I picked up a retail rack box (I don't even know what to call these things anymore) in a moment of weakness at a Toys 'R Us store, which means I overpaid by several dollars. It actually wasn't a bad box, all things considered. I did have the retail exclusive Tim Cooney parallel already knocked off my list thanks to a recent trade package, however. Cooney performed pretty well in his stint filling in for an injured Jaime Garcia earlier this summer, and has a good shot at competing at a rotation spot if John Lackey doesn't return next year.


The non-rookies aren't completely left out of the parallel fun, as Adeiny Hechavarria's Silver Ice version shows. I am pretty certain a catastrophic global event brought on by climate change will end my blog before I ever get in touch with an honest-to-goodness Marlins collector, so this is probably going to sit in a trade box until the end of days.

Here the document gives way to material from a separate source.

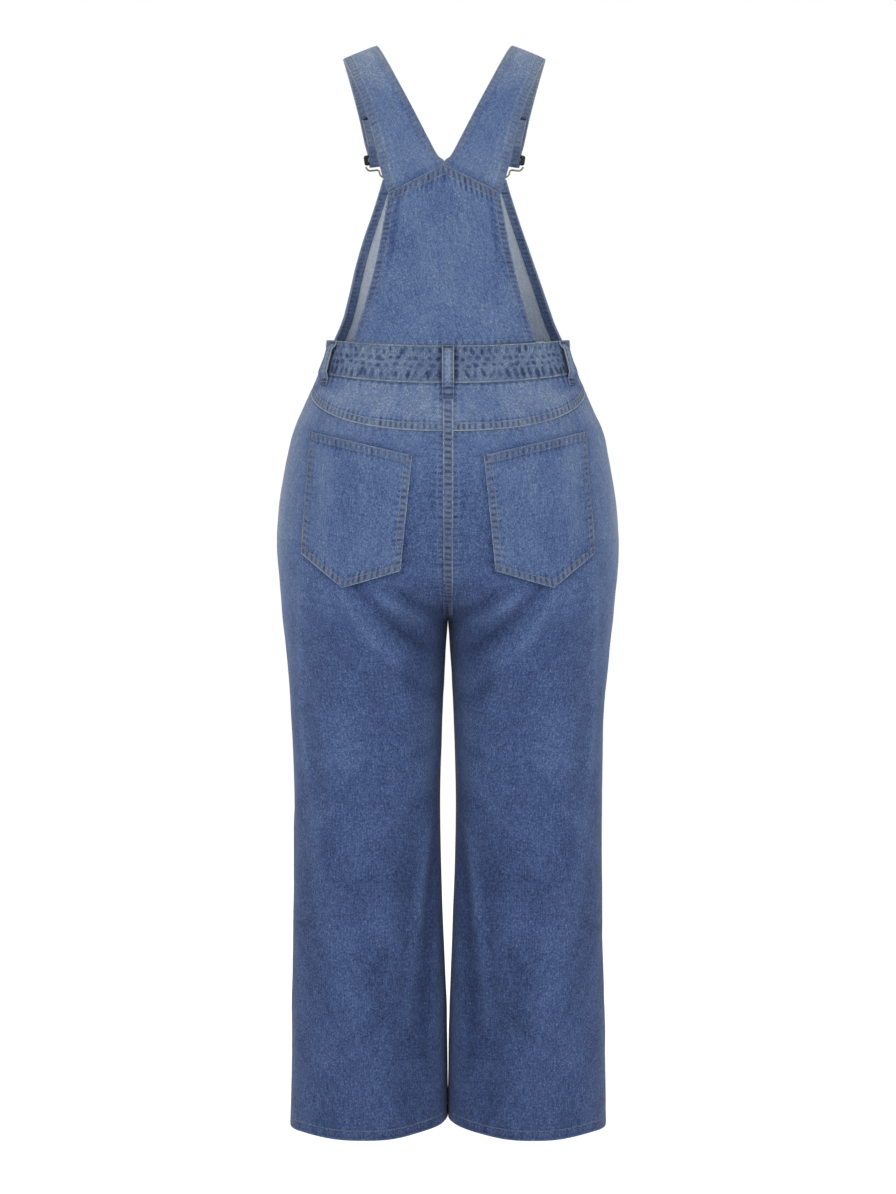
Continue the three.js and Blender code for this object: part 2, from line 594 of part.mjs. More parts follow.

Fortunately, some guy I've never heard of signed a piece of tape which was affixed to this card, rendering it extra-tradable. I'll be sending this off to my friendly neighborhood White Sox collector. People actually like the White Sox.


This is my first Kris Bryant card! He's already got a spot in the Hall of Fame, guys. Guaranteed.


My only other Cardinal in the lot was Nick Petree's prospect card. I also already received this in a trade. Petree has been below my radar up until this point, but it turns out he's a starting pitcher out of Missouri State and has been pitching at AA Springfield this season after starting the year in high-A ball.

There are plenty of other Cardinals I need from this set, however, if you've dabbled in the Bowman weirdness.